The Islamic Organization of North America Canada (IONA), based in Mississauga, ON, describes itself as “an organization dedicated to reviving the Qur’an in the hearts of Muslims while bringing its message to non-Muslims.”
According to IONA’s website:
“The obligations of a Muslim, as ordained by the Qur’an and Sunnah, can be understood as having four levels:
1. A Muslim is required to develop real faith and conviction in one’s heart — Iman
2. A Muslim is required to live a life of complete submission to the will of Allah (SWT) — Ibadah
3. A Muslim is required to propagate and disseminate the message of Islam to humanity as a whole —Shahada ‘alan-Nas
4. A Muslim is required to try his/her utmost to promote and struggle for the establishment of Justice — lqamat-ud-Deen
The objective of IONA is to assist North American Muslims in fulfilling the above obligations as well as inviting non-Muslims toward Islam, for the sake of our salvation in the hereafter and for seeking the love and mercy of God Almighty.”

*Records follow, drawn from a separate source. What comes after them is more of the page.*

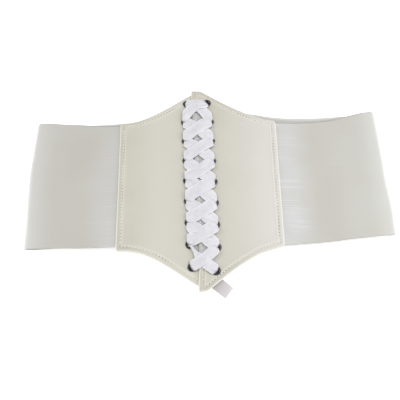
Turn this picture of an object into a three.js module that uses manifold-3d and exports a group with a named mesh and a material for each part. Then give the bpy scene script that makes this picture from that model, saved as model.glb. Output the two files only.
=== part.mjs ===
// A wide elastic waist belt with a ribbon-laced front, closed into a loop and lying flat on its back.
// Units are millimetres: X runs across the belt, Y up its height, Z up from the surface it lies on.
import * as THREE from "three";
import { mergeVertices } from "three/addons/utils/BufferGeometryUtils.js";
import Module from "manifold-3d";

const wasm = await Module();
wasm.setup();

// Driving dimensions
const seamGap = 0.3; // clearance between pieces that are sewn or pressed together
const bandHeight = 126;
const bandThickness = 1.5;
const panelThickness = 1.6;
const panelCornerRadius = 3;
const lacingLean = 0.0267; // sideways drift of the lacing line for each millimetre of height
const lacingOffset = 0.35; // where the lacing line crosses the middle of the panels
const rightLevel = 15; // height of the right panel's middle surface in its level stretch
const topPeak = 98;
const bottomPeak = -104;
const hiddenTrim = { top: 1.6, bottom: 7 }; // the lapped-over end of the left panel is this much shorter
const flatZone = 23; // the eyelets stand in the level stretch up to this distance
const panelStations = [5.5, 9.5, 14, 20, 30, 37, 44, 51, 58, 64]; // distances of a panel's sections
const cornerShares = [1, 0.6, 0.3, 0.08, 0]; // and its last ones, as shares of the corner radius

// Front panels, by distance d from the lacing line: halfWidth is the outer edge and lap the reach past
// the line. Each edge curve starts level with its peak at the distance start, and heights gives the
// curve a third and two thirds of the way out, and at the corner.
const panelForm = {
  left: {
    sign: -1,
    halfWidth: 76.8,
    lap: 3.2,
    top: { start: 0, heights: [85.1, 60, 64] },
    bottom: { start: 0, heights: [-85.9, -65, -66.3] },
    level: rightLevel - panelThickness - seamGap,
    crest: 1,
    drop: 0.35,
  },
  right: {
    sign: 1,
    halfWidth: 73,
    lap: 5.6,
    top: { start: 3, heights: [83.6, 64.2, 63.6] },
    bottom: { start: -3.6, heights: [-82, -70.2, -63.9] },
    level: rightLevel,
    crest: 0,
    drop: 2.25,
  },
};

// Eyelets: reach is the distance from the lacing line to a centre, less by the tucks in the end rows
const rowCount = 9;
const eyeletRows = {
  left: { reach: 13, first: 83.6, pitch: 20.75, tucks: { first: 2.5, last: 1.2 } },
  right: { reach: 10.8, first: 83, pitch: 21.2, tucks: { first: 1.8, last: 1.8 } },
};
const eyelet = { bore: 2.45, tube: 2.8, flange: 4.1, washer: 3.9, frontRise: 0.6, backRise: 0.5 };
const eyeletSeat = 0.2; // gap between a flange and the panel
const eyeletSides = 14;

// Lace ribbon
const ribbon = { width: 11.5, thickness: 1, gathered: 2.4, barWidth: 7.4, barRise: 1.1 };
const bendStart = 2.6; // distance from an eyelet's centre at which the ribbon turns into the hole
const slots = {
  inner: { offset: 1.15, layer: 0 },
  outer: { offset: -0.15, layer: 1 },
};
const layerStep = 1.6; // height between the two layers of crossing ribbon
const frontLift = 1.6; // ribbon's middle above the panel where it passes over a flange
const backLift = 1.5; // the same under the panel
const camber = 1.1; // how far a strand arches between its eyelets
const gatherLength = 6.5;
const strandShares = [0.09, 0.22, 0.36, 0.5, 0.64, 0.78, 0.91]; // a strand's stations between its bends

// Front crossings from the top down: each is raised from midway between its rows, and has its own width
const crossings = [
  { rise: 5, width: 9 },
  { rise: 2.4, width: 11.5 },
  { rise: 1.6, width: 10 },
  { rise: -0.4, width: 11.3 },
  { rise: 2, width: 11.5 },
  { rise: 0.4, width: 11.5 },
  { rise: 0.2, width: 11.5 },
  { rise: -4, width: 10.4 },
];

// Back closure
const closure = { x: 16.5, y: 16.5, width: 45, height: 128, thickness: 1.5, corner: 3 };
const elasticEndGap = 1; // half the gap between the two elastic ends over the closure
const rampTop = closure.thickness + seamGap + bandThickness / 2;
const onSurface = bandThickness / 2;

// Middle line of each elastic, from under its panel, round the fold and back to the closure.
// The height of the stretched front layer is given where it differs from bandHeight.
const leftElasticPath = [
  { x: -66, y: 0.7, z: 11.1, height: 124.3 },
  { x: -76, y: 0.7, z: 10.8, height: 124.3 },
  { x: -92, y: 0.8, z: 9.2, height: 124.2 },
  { x: -108, y: 1.3, z: 8.2, height: 124.9 },
  { x: -124, y: 1.8, z: 7.9, height: 125.6 },
  { x: -140, y: 2.3, z: 8, height: 126.9 },
  { x: -150.1, y: 2.7, z: 7.6, height: 127.5 },
  { x: -157.1, y: 3.1, z: 6.2, height: 127.5 },
  { x: -159.4, y: 3.3, z: 4.2, height: 127.2 },
  { x: -156.6, y: 3.5, z: 2.2, height: 126.8 },
  { x: -148.3, y: 3.7, z: 1, height: 126.4 },
  { x: -133, y: 4.4, z: onSurface },
  { x: -102, y: 6.1, z: onSurface },
  { x: -76, y: 7.6, z: onSurface },
  { x: -60, y: 9.2, z: onSurface },
  { x: -42, y: 12.2, z: onSurface },
  { x: closure.x - 36, y: 15.2, z: onSurface },
  { x: closure.x - 29.5, y: 15.8, z: 1.5 },
  { x: closure.x - 24, y: 16.2, z: rampTop },
  { x: closure.x - elasticEndGap, y: closure.y, z: rampTop },
];
const rightElasticPath = [
  { x: 64, y: -0.4, z: 11.5, height: 125.4 },
  { x: 73, y: -0.4, z: 10.9, height: 125.4 },
  { x: 92, y: 0.6, z: 9.2, height: 124 },
  { x: 112, y: 2, z: 8.2, height: 123.3 },
  { x: 133, y: 4.7, z: 7.9, height: 124.2 },
  { x: 151, y: 7.5, z: 8, height: 126 },
  { x: 162.5, y: 9.4, z: 7.6, height: 127.3 },
  { x: 170.4, y: 10.8, z: 6.2, height: 127.8 },
  { x: 172.8, y: 11.2, z: 4.2, height: 127.6 },
  { x: 169.9, y: 11, z: 2.2, height: 127 },
  { x: 161.5, y: 11.2, z: 1, height: 126.5 },
  { x: 145, y: 11.1, z: onSurface },
  { x: 120, y: 9.8, z: onSurface },
  { x: 97, y: 9.7, z: onSurface },
  { x: 82, y: 10.4, z: onSurface },
  { x: 72, y: 11.5, z: onSurface },
  { x: 63, y: 13.3, z: onSurface },
  { x: closure.x + 36, y: 15.6, z: onSurface },
  { x: closure.x + 29.5, y: 16.3, z: 1.5 },
  { x: closure.x + 24, y: 16.5, z: rampTop },
  { x: closure.x + elasticEndGap, y: closure.y, z: rampTop },
];
const stepsPerPoint = 3;
const foldLean = { left: 0, right: -0.0246, from: 80, to: 150 }; // sideways drift of a fold with its height

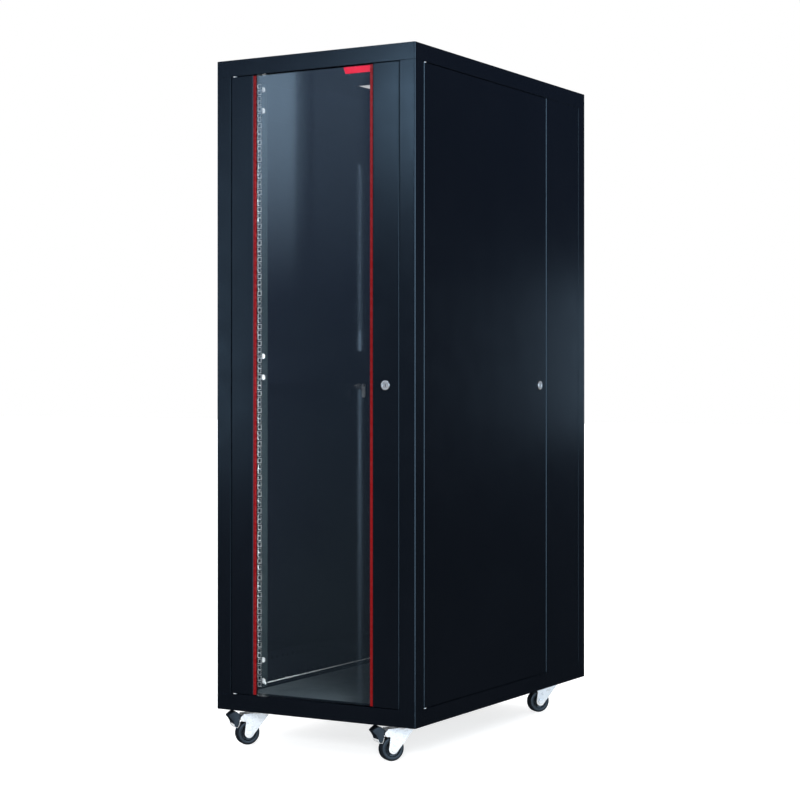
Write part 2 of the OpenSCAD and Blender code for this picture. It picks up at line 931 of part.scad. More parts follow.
on_side(left) lock_plug(side_lock_depth);  // left_lock_plug
on_side(left) lock_cam(side_lock_depth);  // left_lock_cam
fork(left, front);  // fork_front_left
fork(right, front);  // fork_front_right
fork(left, rear);  // fork_rear_left
fork(right, rear);  // fork_rear_right
wheel(left, front);  // wheel_front_left
wheel(right, front);  // wheel_front_right
wheel(left, rear);  // wheel_rear_left
wheel(right, rear);  // wheel_rear_right
brake_pedal(left);  // brake_pedal_left
brake_pedal(right);  // brake_pedal_right
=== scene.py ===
import math

import bmesh
import bpy
from mathutils import Matrix, Vector
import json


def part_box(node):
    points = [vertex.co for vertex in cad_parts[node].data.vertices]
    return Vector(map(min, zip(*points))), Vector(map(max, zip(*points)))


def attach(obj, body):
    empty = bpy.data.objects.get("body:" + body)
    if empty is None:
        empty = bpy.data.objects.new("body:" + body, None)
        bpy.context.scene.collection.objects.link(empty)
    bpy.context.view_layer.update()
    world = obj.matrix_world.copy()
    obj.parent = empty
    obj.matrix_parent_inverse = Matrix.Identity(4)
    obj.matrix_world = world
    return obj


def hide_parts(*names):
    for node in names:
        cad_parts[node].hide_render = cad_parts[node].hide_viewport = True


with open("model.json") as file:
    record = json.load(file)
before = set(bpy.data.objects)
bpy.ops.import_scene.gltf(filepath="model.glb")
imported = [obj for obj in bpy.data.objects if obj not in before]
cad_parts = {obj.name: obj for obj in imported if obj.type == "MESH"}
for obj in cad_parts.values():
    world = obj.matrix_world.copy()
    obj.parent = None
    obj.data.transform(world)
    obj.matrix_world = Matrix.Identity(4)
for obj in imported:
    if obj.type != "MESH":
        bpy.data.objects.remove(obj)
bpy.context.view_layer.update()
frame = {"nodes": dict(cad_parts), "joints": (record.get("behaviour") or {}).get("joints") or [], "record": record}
nodes = frame["nodes"]
joints = {j["name"]: j for j in frame["joints"]}

MM = 0.001

# ---------------------------------------------------------------- camera

VIEW_TURN = math.radians(29.87)
CAMERA_YAW = math.radians(30.19)
CAMERA_DISTANCE = 5.285
CAMERA_HEIGHT = 0.942
LENS = 85.66
SHIFT_DOWN = 0.0165


def make_camera():
    """The photo's view: level, a long lens, from the front right."""
    data = bpy.data.cameras.new("camera")
    data.lens = LENS
    data.sensor_width = 36.0
    data.shift_y = -SHIFT_DOWN
    data.clip_end = 200.0
    camera = bpy.data.objects.new("camera", data)
    bpy.context.scene.collection.objects.link(camera)
    camera.location = (
        CAMERA_DISTANCE * math.sin(VIEW_TURN),
        -CAMERA_DISTANCE * math.cos(VIEW_TURN),
        CAMERA_HEIGHT,
    )
    camera.rotation_euler = (math.radians(90), 0, CAMERA_YAW)
    bpy.context.scene.camera = camera


# ---------------------------------------------------------------- materials

NOISE_BAND = (0.3, 0.7)


class Shader:
    """A material with its Principled shader and short ways to add nodes."""

    def __init__(self, name):
        self.material = bpy.data.materials.new(name)
        self.material.use_nodes = True
        self.tree = self.material.node_tree
        self.shader = self.tree.nodes["Principled BSDF"]

    def put(self, **values):
        for key, value in values.items():
            self.shader.inputs[key.replace("_", " ")].default_value = value

    def node(self, kind, **inputs):
        made = self.tree.nodes.new(kind)
        for key, value in inputs.items():
            made.inputs[key.replace("_", " ")].default_value = value
        return made

    def link(self, source, socket):
        self.tree.links.new(source, socket)

    def feed(self, socket, source):
        """Drives one of the Principled shader's own sockets."""
        self.link(source, self.shader.inputs[socket])

    def coordinates(self):
        found = self.tree.nodes.get("place")
        if found is None:
            found = self.tree.nodes.new("ShaderNodeTexCoord")
            found.name = "place"
        return found.outputs["Object"]

    def noise(self, scale, detail=3.0, roughness=0.55, stretch=None):
        made = self.node("ShaderNodeTexNoise", Scale=scale, Detail=detail, Roughness=roughness)
        place = self.coordinates()
        if stretch is not None:
            mapping = self.node("ShaderNodeMapping", Scale=stretch)
            self.link(place, mapping.inputs["Vector"])
            place = mapping.outputs["Vector"]
        self.link(place, made.inputs["Vector"])
        return made.outputs["Fac"]

    def ramp(self, source, colour_low, colour_high, band=NOISE_BAND):
        """A colour that runs from low to high over the band of the source."""
        made = self.node("ShaderNodeValToRGB")
        self.link(source, made.inputs["Fac"])
        ends = made.color_ramp.elements
        ends[0].position, ends[1].position = band
        ends[0].color, ends[1].color = colour_low, colour_high
        return made.outputs["Color"]

    def span(self, source, out_low, out_high):
        """A value that runs from low to high over the usual band of a noise."""
        made = self.node("ShaderNodeMapRange")
        made.inputs["From Min"].default_value, made.inputs["From Max"].default_value = NOISE_BAND
        made.inputs["To Min"].default_value = out_low
        made.inputs["To Max"].default_value = out_high
        self.link(source, made.inputs["Value"])
        return made.outputs["Result"]

    def bump(self, source, distance, strength=1.0, under=None):
        made = self.node("ShaderNodeBump", Strength=strength, Distance=distance)
        self.link(source, made.inputs["Height"])
        if under is not None:
            self.link(under, made.inputs["Normal"])
        return made.outputs["Normal"]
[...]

Here are excerpts from IONA’s flyer on titled “Anti-Semitism”:
“We do not deny the existence of anti-Semitism among contemporary Muslims. However, it is very important to recognize that the hatred of Jews that one sometimes finds in Muslim societies has no roots in Islamic scripture, theology, law, or in Muslim history. Instead, it is a product of specific political events of the twentieth century, i.e., the Israel-Palestine issue. Several Jewish historians have acknowledged that there was no antiSemitism in Muslim societies before the nineteenth century and very little before the twentieth-century
“To understand the origin of anti-Semitism among Muslims, one must recognize the blurring of the boundary between scripture-based religion and secular nationalism that has taken place in modern Judaism. Even though Zionism began in the nineteenth century as a secular and socialist movement among non-religious Jews, it has now become part of the religious identity of a large proportion of the Jewish population.
“Due to this blurring of the boundary between religion and nationalism, political debates frequently take a religious hue. Similarly, religious sentiments are ofen invoked when the issue in question is purely political and ought to be addressed on pragmatic grounds alone. Another very unfortunate side-effect of this blurring is that a principle-based moral criticism of specific political policies can be easily misunderstood or misconstrued as religious or racial hatred.”
Hamza Yusuf: “The anti-Jewish rhetoric here in the Islamic community is horrific”
Hamza Yusuf Hanson is president, co-founder, and senior faculty member of Zaytuna College located in Berkeley, California.
He is an advisor to the Center for Islamic Studies at Berkeley’s Graduate Theological Union and also serves as vice-president for the Forum for Promoting Peace in Muslim Societies, which was founded and is currently presided over by Shaykh Abdallah bin Bayyah.
In an interview with Mehdi Hassan at the Reviving the Islamic Spirit (RIS) conference in Toronto (December 24-27, 2016), Hamza Yusuf said among other things the following:
“A lot of the problems in the United States with the black community being shot by the police – we have about 15,000, between 15 to 18 thousand homicides a year, 50 percent are black on black crime, literally 50 pe[rcent]… One black person being shot or white, there are twice as many whites had been shot by police, but nobody ever shows those videos. It’s the assumption is the police are racist and it’s not always the case, and I think it’s very dangerous again to just broad stroke any police now that shoots a black is immediately considered a racist and sometimes these are African-American police officers… It is an important debate though, because I think, you know, we can’t, the police aren’t all racist, we cannot say that…
“We should all be against any ideologies of superiority of one people over another people. It is completely antithetical proposition, but we have some of the worst racism in our own community… We have some of the worst racism in our own community. The anti-Jewish rhetoric, you know, here in the Islamic community is horrific.
“And one of the things about Sheikh Abdullah Bin Bayyah who is an Arab Sheikh – I’ve never over 20 years I’ve known him, I’ve never heard him saying a bad word about Jewish people ever, and yet I’ve heard in our community so many blatant remarks [about Jews].
“Also, do you know what it is like to be a Pakistani in a lot of Gulf states or in India or from Kerala even worse. Do you know? Talk about people, talk about white privilege, what about Arab privilege over non-Arabs in the Middle East? I mean, I just feel like we have so little moral capital while pointing our finger at other people and it actually makes me a little sick to my stomach when I see all these people rising up about this anti, you know, anti this kind of white privilege and all these things and it’s like our community is rife with these things [racism] and our religion is so profound… [Question: How do you deal with that in our community?] by practising Islam, that would be a good start.”